_THE REQUEST_.
Only the lines from the line that has "add('pot', pot, 0x566f86, 0.42);" through the line that has "before = set(bpy.data.objects)" should be reproduced, exactly and with both ends kept.

_SUPPLIED RECORDS_.
╔══

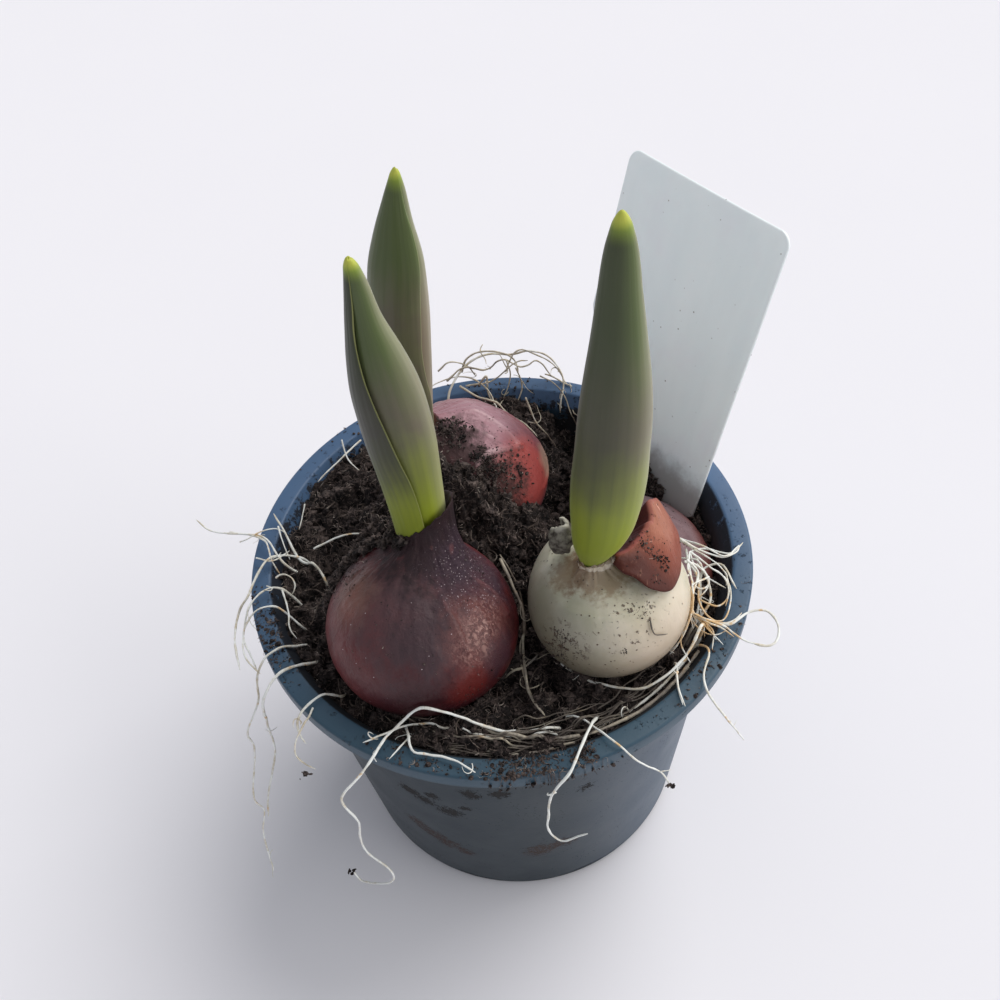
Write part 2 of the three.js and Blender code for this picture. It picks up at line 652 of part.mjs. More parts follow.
// One root as a thin rod along its points, from the point where its bunch meets.
function rootStrand(buried, points, radius) {
  const start = vec(points[0]);
  const under = start.clone().lerp(vec(buried), 0.3).setZ(start.z - 3.5);
  const rough = new THREE.CatmullRomCurve3([vec(buried), under, ...points.map(vec)], false, 'centripetal');
  const length = rough.getLength();
  const hidden = vec(buried).distanceTo(under) + under.distanceTo(start) + 2;
  const count = Math.ceil(length / 2.4);
  const places = rough.getSpacedPoints(count).map((point, i) => {
    const seated = (i / count) * length > hidden ? onPeat(point) : point;
    return clearOfPot(clearOfBulbs(seated));
  });
  const path = new THREE.CatmullRomCurve3(places, false, 'centripetal');
  const section = new THREE.Shape();
  for (let i = 0; i < ROOTS.sides; i += 1) {
    const angle = (2 * Math.PI * i) / ROOTS.sides;
    const [x, y] = [radius * Math.cos(angle), radius * Math.sin(angle)];
    if (i === 0) {
      section.moveTo(x, y);
    } else {
      section.lineTo(x, y);
    }
  }
  const steps = Math.max(5, Math.round(length / ROOTS.spacing));
  return solidOf(new THREE.ExtrudeGeometry(section, { steps, extrudePath: path, bevelEnabled: false }));
}

function makeRoots({ buried, strands }, grow) {
  const rods = strands.map((points) => rootStrand(buried, points, ROOTS.radius + grow));
  return rods.reduce((whole, rod) => whole.add(rod));
}

// Assembly

const group = new THREE.Group();

function add(name, solid, colour, roughness, metalness = 0) {
  const material = new THREE.MeshStandardMaterial({ color: colour, roughness, metalness, flatShading: true });
  const mesh = new THREE.Mesh(geometryOf(solid), material);
  mesh.name = name;
  group.add(mesh);
}

const pot = makePot();
const rolls = Object.fromEntries(Object.entries(SHOOTS).map(([name, shoot]) => [name, shootRoll(shoot, -GAP, 0)]));
const shootOf = { bulb_1: 'shoot_1', bulb_2: 'shoot_3', bulb_3: 'shoot_2' };

const bulbSolids = {};
for (const [name, bulb] of Object.entries(BULBS)) {
  const whole = bulbSkin(bulb, 0);
  bulbSolids[name] = name in shootOf ? mainBody(whole.subtract(rolls[shootOf[name]])) : whole;
}
const bulbCutters = Object.values(BULBS).map((bulb) => bulbSkin(bulb, GAP));
const bulbHoles = Object.values(BULBS).map((bulb) => bulbSkin(bulb, HOLE_GAP, HOLE_GRID));
const labelCutter = makeLabel(GAP);
bulbSolids.bulb_4 = mainBody(bulbSolids.bulb_4.subtract(bulbCutters[1]).subtract(labelCutter));

const flap = mainBody(makeFlap().subtract(bulbCutters[1]).subtract(rolls.shoot_3));
const husk = mainBody(makeHusk().subtract(bulbCutters[1]).subtract(rolls.shoot_3));

const rootCutters = Object.values(ROOT_BUNCHES).map((bunch) => makeRoots(bunch, GAP));

add('pot', pot, 0x566f86, 0.42);
add('soil', makeSoil([...bulbHoles, labelCutter, ...rootCutters]), 0x2a211c, 0.95);
add('bulb_1', bulbSolids.bulb_1, 0x5c3236, 0.4);
add('bulb_2', bulbSolids.bulb_2, 0xc9c2ae, 0.35);
add('bulb_2_tunic', flap, 0x8c4a36, 0.5);
add('bulb_2_husk', husk, 0x6d6a5c, 0.9);
add('bulb_3', bulbSolids.bulb_3, 0xa2565a, 0.4);
add('bulb_4', bulbSolids.bulb_4, 0x6e4c4e, 0.45);
for (const [name, shoot] of Object.entries(SHOOTS)) {
  add(`${name}_outer_leaf`, outerLeaf(shoot), 0x6f7d52, 0.5);
  add(`${name}_inner_leaf`, shootRoll(shoot, LEAF.thickness + GAP, 0.06), 0x7c8a55, 0.5);
}
add('label', makeLabel(0), 0xdfe4e8, 0.3);
const rimGuard = makeRimGuard();
for (const [name, bunch] of Object.entries(ROOT_BUNCHES)) {
  add(name, mainBody(makeRoots(bunch, 0).subtract(rimGuard)), 0xd9d2c2, 0.6);
}

export default group;
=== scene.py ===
"""Potted tulip bulbs: the finished look of the pot, peat, bulbs, leaf spears, label and roots.

Shapes are worked out in millimetres in the frame of the solids (+Z up, the origin at the middle of the
pot's base, -Y towards the viewer), and go into the meshes in metres.
"""

import logging
import math
from dataclasses import dataclass, field
from enum import Enum, IntEnum
from typing import Any, Optional, Sequence, Union

import bpy
import numpy as np
from mathutils import Matrix, Vector

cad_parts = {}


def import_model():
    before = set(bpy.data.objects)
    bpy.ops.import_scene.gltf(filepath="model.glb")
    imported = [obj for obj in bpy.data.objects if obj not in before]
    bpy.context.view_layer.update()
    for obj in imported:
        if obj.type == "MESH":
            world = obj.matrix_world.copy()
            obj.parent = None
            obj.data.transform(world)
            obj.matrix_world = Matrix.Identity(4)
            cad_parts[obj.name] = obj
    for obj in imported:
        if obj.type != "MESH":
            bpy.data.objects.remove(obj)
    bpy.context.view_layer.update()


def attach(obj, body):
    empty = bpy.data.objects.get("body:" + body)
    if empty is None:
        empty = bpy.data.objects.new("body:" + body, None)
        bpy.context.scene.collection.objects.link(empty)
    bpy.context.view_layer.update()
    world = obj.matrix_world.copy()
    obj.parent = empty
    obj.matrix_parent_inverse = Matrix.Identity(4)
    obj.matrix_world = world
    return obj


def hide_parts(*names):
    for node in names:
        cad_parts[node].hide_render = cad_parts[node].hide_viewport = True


LOG = logging.getLogger("potted_bulbs")
MM = 0.001
# Number of the values that a noise lattice repeats after, a power of two.
LATTICE = 4096
Array = np.ndarray
Point = tuple[float, float, float]
Colour = tuple[float, float, float, float]


class Seed(IntEnum):
    """Seeds of the random draws that aren't given with a bulb or a bunch of roots."""

    GROUND = 11
    CRUMB_PLACES = 20
    CRUMB_SIZES = 21
    CRUMB_SHAPES = 22
    FIBRES = 30
    TWIG_PLACES = 34
    TWIG_SHAPES = 35
    FLAP = 61
    ROOT_MAT = 64
    HUSK = 71
    STRAY_PLACES = 90
    STRAY_SHAPES = 91
    STRAY_FIBRES = 92
    FINE_FIBRES = 130


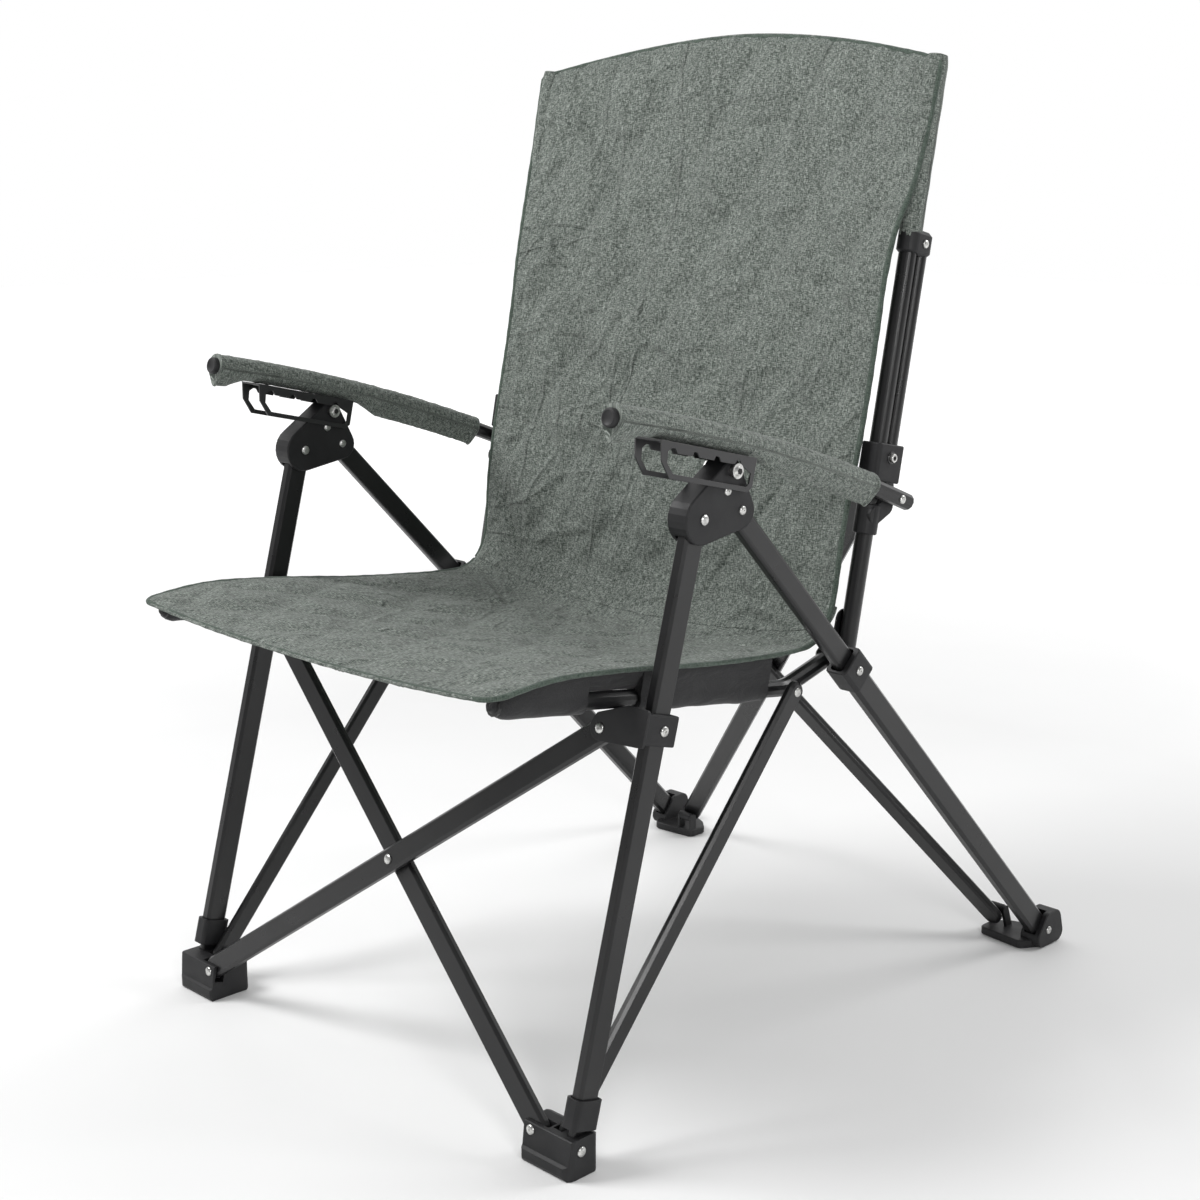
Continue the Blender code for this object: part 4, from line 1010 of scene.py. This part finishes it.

╚══

_OUTPUT FOR THIS EXERCISE_.
add('pot', pot, 0x566f86, 0.42);
add('soil', makeSoil([...bulbHoles, labelCutter, ...rootCutters]), 0x2a211c, 0.95);
add('bulb_1', bulbSolids.bulb_1, 0x5c3236, 0.4);
add('bulb_2', bulbSolids.bulb_2, 0xc9c2ae, 0.35);
add('bulb_2_tunic', flap, 0x8c4a36, 0.5);
add('bulb_2_husk', husk, 0x6d6a5c, 0.9);
add('bulb_3', bulbSolids.bulb_3, 0xa2565a, 0.4);
add('bulb_4', bulbSolids.bulb_4, 0x6e4c4e, 0.45);
for (const [name, shoot] of Object.entries(SHOOTS)) {
  add(`${name}_outer_leaf`, outerLeaf(shoot), 0x6f7d52, 0.5);
  add(`${name}_inner_leaf`, shootRoll(shoot, LEAF.thickness + GAP, 0.06), 0x7c8a55, 0.5);
}
add('label', makeLabel(0), 0xdfe4e8, 0.3);
const rimGuard = makeRimGuard();
for (const [name, bunch] of Object.entries(ROOT_BUNCHES)) {
  add(name, mainBody(makeRoots(bunch, 0).subtract(rimGuard)), 0xd9d2c2, 0.6);
}

export default group;
=== scene.py ===
"""Potted tulip bulbs: the finished look of the pot, peat, bulbs, leaf spears, label and roots.

Shapes are worked out in millimetres in the frame of the solids (+Z up, the origin at the middle of the
pot's base, -Y towards the viewer), and go into the meshes in metres.
"""

import logging
import math
from dataclasses import dataclass, field
from enum import Enum, IntEnum
from typing import Any, Optional, Sequence, Union

import bpy
import numpy as np
from mathutils import Matrix, Vector

cad_parts = {}


def import_model():
    before = set(bpy.data.objects)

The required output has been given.